Proverbs: The Way of Wisdom

Proverbs: The Way of Wisdom

 More than just simple sayings, Proverbs orients us on how to live wisely, with God’s intended flow for the universe.  As Eugene Peterson says, wisdom is the “art of living skillfully in whatever actual conditions we find ourselves in.”  But what is wisdom?  Where do you get it?

For the rest of the summer we’ll be seeking to understand what Proverbs has to say about how living a wise life informs our character, our finances, our work, rest, friendship, sexuality, and how we use our words.  Proverbs aids us in pressing the big truths we believe about God into the day to day lives we live.

"Friendship" Proverbs 17:7; 27:5-6, 9 (Proverbs: The Way of Wisdom)

This week our journey through Proverbs takes us to the topic of friendship.  So, to prepare for the sermon, I just went and checked my Facebook account and Mark Zuckerberg tells me that I have 420 friends.  Now, I am sure that most of you will agree, that Mark’s definition of “friend” leaves a bit to be desired.  In fact, I have Facebook friends, that I’ve never met and don’t really know at all. 
So if Facebook isn’t the last word on friendship, what more do we need to know?  Do we need to have friends?  If so, why? How do we develop them and how can they impact us? 
This week we want to listen to Lady Wisdom as she calls us to pursue friendships that go well below the surface and actually change who we are and how we experience the world.

"The Power of Words" Proverbs 18:21, James 3 (Proverbs: The Way of Wisdom)

This week as we continue on in our series through the book of Proverbs, we are going to look together at the topic of our speech. In particular at the power that our words can have to destroy or to give life, but as much a Proverbs as to say about our words, Proverbs also says that our words are only the surface. There is in fact a power that lies behind the words that we speak, and it is our desire to not only see the effects that our words can have, but even more importantly to see the reason behind the words we choose, to see the motivation of our heart behind the words.  And then lastly to see the power that is greater than our words, to see Him who has come taking our words of death and pain upon himself so that we may now speak words of life.

"Rest" Proverbs 4:23, 4:26, 14:7-8, 14:33, 23:19 (Proverbs: The Way of Wisdom)

The wisdom of the proverbs is an invitation to life because it is a description of the life of Jesus Christ, who is the wisdom of God.  In order for it to enter and transform our hearts, we need to retreat from the competing voices in this world and commune with him in solitude.  Only when we are united with him in the desert will the teaching of this book become like a fountain of life within us. 

"Character" Proverbs 2:7,21; 10:2,9,29; 11:11,18,20; 20:7 (Proverbs: The Way of Wisdom)

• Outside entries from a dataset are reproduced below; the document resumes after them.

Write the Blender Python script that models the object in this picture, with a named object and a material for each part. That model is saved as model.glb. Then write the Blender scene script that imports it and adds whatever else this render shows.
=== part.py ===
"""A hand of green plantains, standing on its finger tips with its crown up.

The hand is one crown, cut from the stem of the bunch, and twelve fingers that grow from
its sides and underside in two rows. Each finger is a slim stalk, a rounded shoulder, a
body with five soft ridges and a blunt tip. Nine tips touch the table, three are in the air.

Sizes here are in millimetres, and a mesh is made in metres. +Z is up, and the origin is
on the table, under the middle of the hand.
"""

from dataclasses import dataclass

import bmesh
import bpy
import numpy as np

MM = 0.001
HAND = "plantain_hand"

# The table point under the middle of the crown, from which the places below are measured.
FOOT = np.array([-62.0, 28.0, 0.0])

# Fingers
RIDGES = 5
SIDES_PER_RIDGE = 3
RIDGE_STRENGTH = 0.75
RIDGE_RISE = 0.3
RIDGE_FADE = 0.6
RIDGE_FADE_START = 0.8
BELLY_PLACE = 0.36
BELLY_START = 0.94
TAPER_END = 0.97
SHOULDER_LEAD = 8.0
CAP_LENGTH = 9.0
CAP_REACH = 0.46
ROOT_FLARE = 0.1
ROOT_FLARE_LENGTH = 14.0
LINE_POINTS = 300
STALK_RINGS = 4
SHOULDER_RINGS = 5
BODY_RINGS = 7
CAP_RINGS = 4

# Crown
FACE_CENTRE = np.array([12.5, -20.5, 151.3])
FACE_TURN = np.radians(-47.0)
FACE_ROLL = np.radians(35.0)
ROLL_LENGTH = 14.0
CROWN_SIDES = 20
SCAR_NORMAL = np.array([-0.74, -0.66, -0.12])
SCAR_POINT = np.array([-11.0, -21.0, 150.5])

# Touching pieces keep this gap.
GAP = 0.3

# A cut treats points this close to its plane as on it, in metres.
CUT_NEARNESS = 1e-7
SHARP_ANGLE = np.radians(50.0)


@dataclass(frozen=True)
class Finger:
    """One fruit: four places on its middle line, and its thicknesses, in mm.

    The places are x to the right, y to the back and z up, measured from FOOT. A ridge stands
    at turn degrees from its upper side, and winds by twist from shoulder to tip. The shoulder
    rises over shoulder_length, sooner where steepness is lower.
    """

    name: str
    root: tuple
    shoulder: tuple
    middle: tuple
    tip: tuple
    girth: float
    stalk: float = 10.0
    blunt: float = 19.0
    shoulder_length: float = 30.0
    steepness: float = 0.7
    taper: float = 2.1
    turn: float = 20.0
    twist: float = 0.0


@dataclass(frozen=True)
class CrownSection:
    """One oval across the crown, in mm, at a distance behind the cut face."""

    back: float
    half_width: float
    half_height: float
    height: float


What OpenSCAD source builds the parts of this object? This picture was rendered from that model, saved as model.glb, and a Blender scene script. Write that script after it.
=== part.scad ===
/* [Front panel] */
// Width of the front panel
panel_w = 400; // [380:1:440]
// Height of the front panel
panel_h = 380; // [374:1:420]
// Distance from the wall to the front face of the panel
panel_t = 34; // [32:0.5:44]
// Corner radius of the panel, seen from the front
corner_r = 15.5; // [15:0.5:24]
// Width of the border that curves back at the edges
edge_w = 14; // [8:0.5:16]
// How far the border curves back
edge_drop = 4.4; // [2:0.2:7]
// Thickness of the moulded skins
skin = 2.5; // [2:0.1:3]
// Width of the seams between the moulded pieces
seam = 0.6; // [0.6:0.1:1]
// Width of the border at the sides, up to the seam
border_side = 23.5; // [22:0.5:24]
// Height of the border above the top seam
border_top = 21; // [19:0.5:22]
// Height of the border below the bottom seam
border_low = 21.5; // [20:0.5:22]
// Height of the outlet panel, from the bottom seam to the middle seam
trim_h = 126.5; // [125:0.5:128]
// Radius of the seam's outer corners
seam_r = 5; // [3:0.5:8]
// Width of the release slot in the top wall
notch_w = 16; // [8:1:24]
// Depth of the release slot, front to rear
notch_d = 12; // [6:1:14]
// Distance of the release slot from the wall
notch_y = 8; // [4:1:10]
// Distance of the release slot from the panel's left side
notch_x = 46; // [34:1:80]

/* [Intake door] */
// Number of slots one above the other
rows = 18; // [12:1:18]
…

A life of integrity gives strength to the wise, builds up important relationships, and brings rewards that last for generations. However, life daily tests our character and tempts us to take short cuts and make compromises. Only Jesus truly passed those tests. Thankfully, through the Gospel we have been given his righteousness and the desire to learn from him. Through submission to the Father, and by the power of the Spirit we humbly walk down this road of wisdom desiring to be men and women of integrity.

"Work" Proverbs 8:29-30, 6:6-8, 13:5, 22:9, 27:18 (Proverbs: The Way of Wisdom)

How do we understand our work?  Why do we overwork?  Why do we under-work?  Do we rightly understand God’s intention for our work? Considering we spend more time in our work/vocation than likely doing anything else, it is imperative that we understand God’s intent for it.

"Sexual Integrity - Protecting That Which is Precious" Proverbs 5:1-23 (Proverbs: The Way of Wisdom)

This week we will identify what Solomon taught his sons is precious, what is worth protecting, and how to do so. He gave them wisdom in the area of sexual temptation and integrity. Wisdom that will protect one’s relational, marital, spiritual, emotional, mental, physical and ministry health. The wisdom given to Solomon’s sons is healthy for men and women (children & adults), singles and marrieds. See what Solomon says is “precious enough to protect” so you can live more wisely where you live, work, serve and play.

What is precious to you, that you would not want to lose? What will you sacrifice to keep that that which is precious, safe?

This week’s message gives wisdom for those who have not fallen sexually (is anyone without sin?), and hope for those who have. But remember, “All have sinned and come short of the glory of God.” This is not a message of judgment, but of hope. And Jesus has provided a way.